Вот он тому самый яркий пример, изысканный автором посреди слов, сказанных весьма уж ярым идеалистом из числа наиболее отчаянных декабристов…
Святослав Рыбас, «Похищение генерала Кутепова»:
«Николай Трубецкой, словно заглядывая в наше „демократическое“ время, написал: „Будущая Россия – колониальная страна, подобная Индии, Марокко или Египту“. Правда, тут же добавил: „Азиатская ориентация становится единственно возможной для настоящего русского националиста“».
А ведь и впрямь все те до чего строго сверкавшие очечками своих пенсне немецкие инженеры, что довольно-таки многие русские железные дороги еще в том позапрошлом веке сколь весьма деятельно понастроили…

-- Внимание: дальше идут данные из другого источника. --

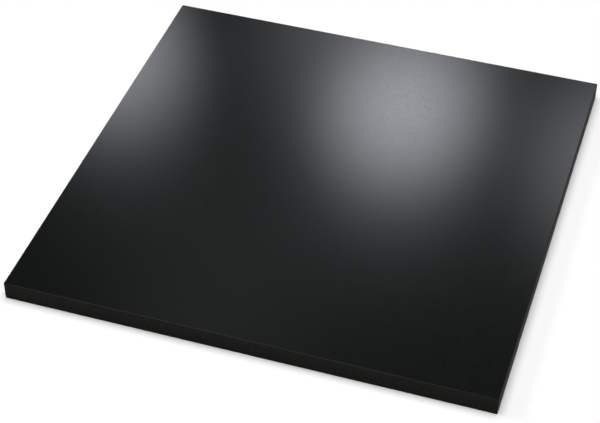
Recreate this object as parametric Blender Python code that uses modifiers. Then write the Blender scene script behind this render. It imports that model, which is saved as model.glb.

Уж дело ясное, что своим интеллектуальным потом их-то при помощи всей той исключительно местной рабочей силы сооружая, они, небось, как пить дать, еще до чего благонравно заглядывались на широчайшие российские просторы именно как на свою в некоем последующем времени, безусловно-то, более чем непременно так грядущую германскую вотчину.
Эти планы нисколько так не у всех их имелись, и лишь у некоторых из европейских правителей они и вправду могли вызвать в душе действительно более чем значимый отклик.
Да, и если он вообще и был, то вовсе ведь не надо полагать, что было в нем чего-то вполне так до самого конца полностью во всем определенное.